Feature Testing is usual manual testing. It doesn’t require any tools and so is the same as how you do it on Desktop Application or on iOS.

Automation : There are many tools out there to do automation on android. AutoAndroid, SeeTest, Calculon, Robotium and many more may be. This image taken from Vendor Benchmarking depicts nicely the comparison of the first three tools.

I would personally say, Robotium, having used it, is very easy to start with. Being a library so can be imported directly to your project. You can also create a separate test project along side your app. This is the normal way of using it. In order to use it for one click automation, you need it be a totally independent project. And so you need to write a wrapper above Robotium which can be bit of a pain. All the above mentioned 4 automation tools solve different problems and you need to pick one based on your product and your requirement. This goes without saying that all of these are black box testing tools and may or may not require maintenance as you go along developing.

Lets go to profiling, Leaks in your android are hard to find. I couldn’t find any useful tool out there to successfully monitor leaks on android. There is no equivalent of Instrument Leaks of iOS for Android. But there are other ways you can try and monitor. Instrumentation class provides us access to the memory usage of your app at any point of time. You just need to make a call and you can get the memory usage. Now using this function you can track the memory usage before and after the code you want to monitor. I understand its hard to find small leaks through this approach but its the best i got. Let me know if you find something better :).

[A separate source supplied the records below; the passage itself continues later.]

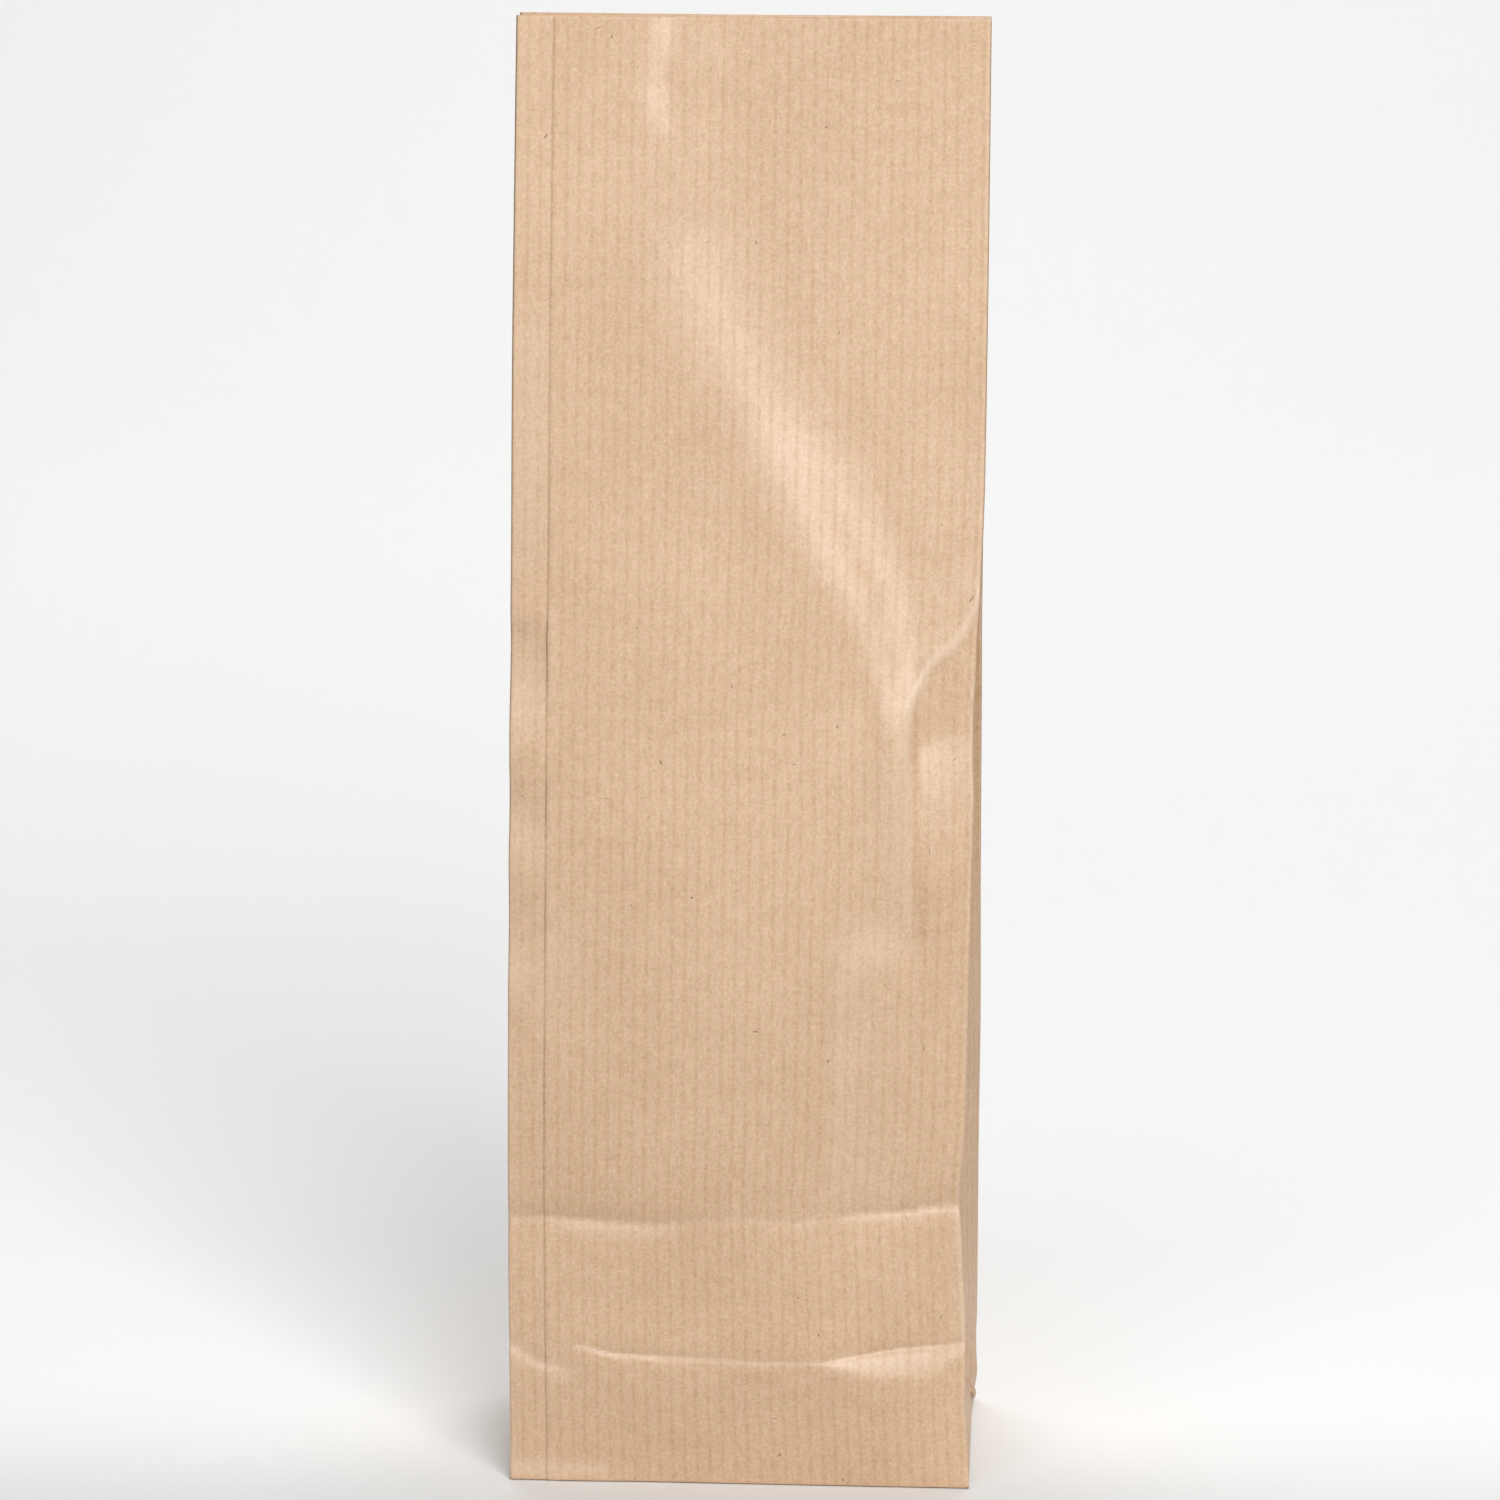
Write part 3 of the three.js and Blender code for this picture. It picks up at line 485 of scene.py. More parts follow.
def build_sheet():
    cols, low = columns()
    zs = rows(low)
    nc, nr = len(cols), len(zs)
    P = np.zeros((nr, nc, 3))
    for name, fn in (("front", lambda v, z: panel_front(v, z)),
                     ("back", lambda v, z: panel_back(v, z)),
                     ("right", lambda v, z: gusset(v, z, 1)),
                     ("left", lambda v, z: gusset(v, z, -1))):
        idx = [i for i, c in enumerate(cols) if c[0] == name]
        v = np.array([cols[i][1] for i in idx])
        vv, zz = np.meshgrid(v, zs)
        P[:, idx] = fn(vv, zz)

    # grid normals, out of the tube
    du = np.roll(P, -1, 1) - np.roll(P, 1, 1)
    dv = np.zeros_like(P)
    dv[1:-1] = P[2:] - P[:-2]
    dv[0], dv[-1] = P[1] - P[0], P[-1] - P[-2]
    N = np.cross(du, dv)
    # at folds the two sides count alike, however wide their quads are
    e1, e2 = np.roll(P, -1, 1) - P, P - np.roll(P, 1, 1)
    e1 /= np.maximum(np.linalg.norm(e1, axis=-1, keepdims=True), 1e-9)
    e2 /= np.maximum(np.linalg.norm(e2, axis=-1, keepdims=True), 1e-9)
    N2 = np.cross(e1 + e2, dv)
    N = N2 / np.maximum(np.linalg.norm(N2, axis=-1, keepdims=True), 1e-9)

    out = np.full(nc, T / 2)
    inn = np.full(nc, T / 2)
    lift_o, lift_i = np.zeros(nc), np.zeros(nc)
    for i, (part, v, u, dist, kind) in enumerate(cols):
        if kind == "fold":
            inn[i] = {0.0: 0.08}.get(round(dist, 2), min(T / 2, 0.055 * dist)) if dist < 1.05 else T / 2
            out[i] = 0.05 if dist < 0.01 else T / 2
        else:
            out[i] = min(T / 2, 0.1 * dist) if dist > 0.01 else 0.07
        if part == "front" and 0.01 < W - v:
            back_to = (W - v) / (W - SEAM_A)
            if v > SEAM_A - 0.01:
                lift_o[i] = SEAM_LIFT * min(1.0, back_to * 1.05)
            if v > SEAM_END:
                lift_i[i] = SEAM_LIFT * min(1.0, back_to * 1.05)
    edge_lift = np.zeros((nr, nc))
    for i, (part, v, *_r) in enumerate(cols):
        if part == "front" and SEAM_A - 0.01 < v < SEAM_A + 2.2:
            k = (v - SEAM_A) / 1.2
            wav = 0.02 + 0.03 * np.sin(zs / 9.0) + 0.02 * np.sin(zs / 3.7 + 1.0) + 0.25 * np.exp(-((zs - 148.5) / 4.5) ** 2)
            tight = 0.035 * fade(zs, 158, 190)
            edge_lift[:, i] = (np.maximum(wav * (1 - fade(zs, 158, 190)), 0.0) - tight) * math.exp(-k * k)
    O = P + N * (out[None, :] + lift_o[None, :] + edge_lift)[..., None]
    I = P - N * (inn - lift_i)[None, :, None]
    O[-1, :, 2] = I[-1, :, 2] = P[-1, :, 2]
    O[0, :, 2] = I[0, :, 2] = zs[0]

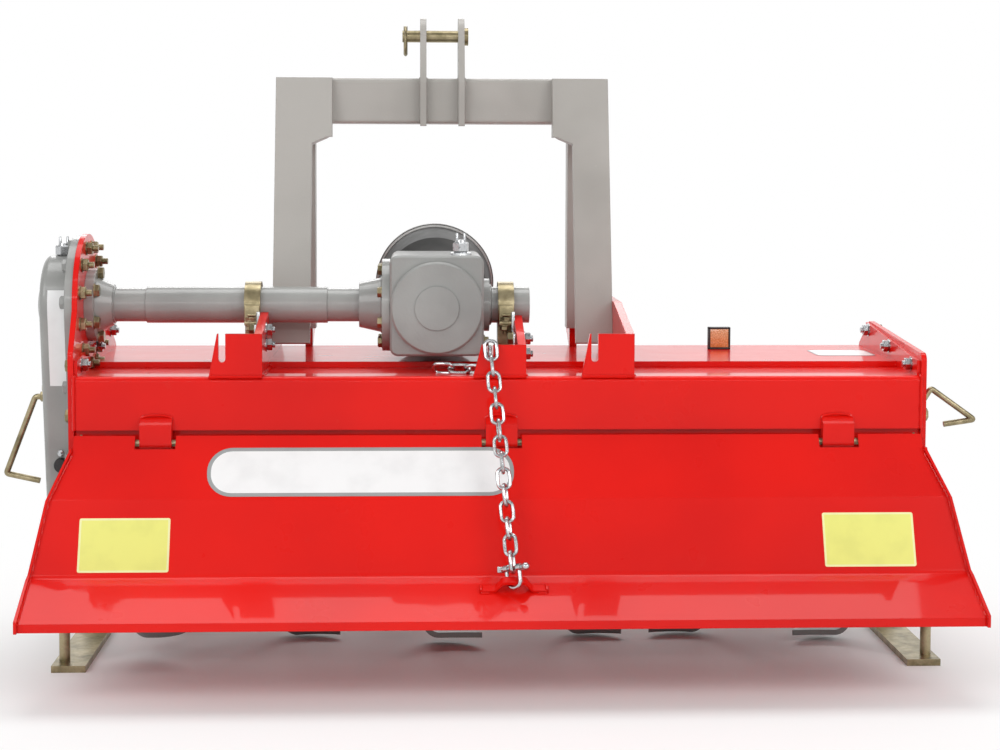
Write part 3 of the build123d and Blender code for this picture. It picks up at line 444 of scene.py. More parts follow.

While we are on memory usage. Lets go through memory utilization as well. There are many many ways to get to know your apps memory utilization. DDMS is the easiest, just select the DDMS view and your app from the left side pane. Then there is Instrumentation class, you can use it to track the memory utilization from your code. Then there is another way, your adb shell. You can use many commands to do so, top, dumpsys meminfo proc, procrank, vmstat. There is another tool named smem but you have to separately install it.The tricky part is, once you run the above commands, we get many memory values and its not very clear which one is useful

  • Vss = virtual set size
  • Rss = resident set size
  • Pss = proportional set size
  • Uss = unique set size

Different command line functions would give different outputs.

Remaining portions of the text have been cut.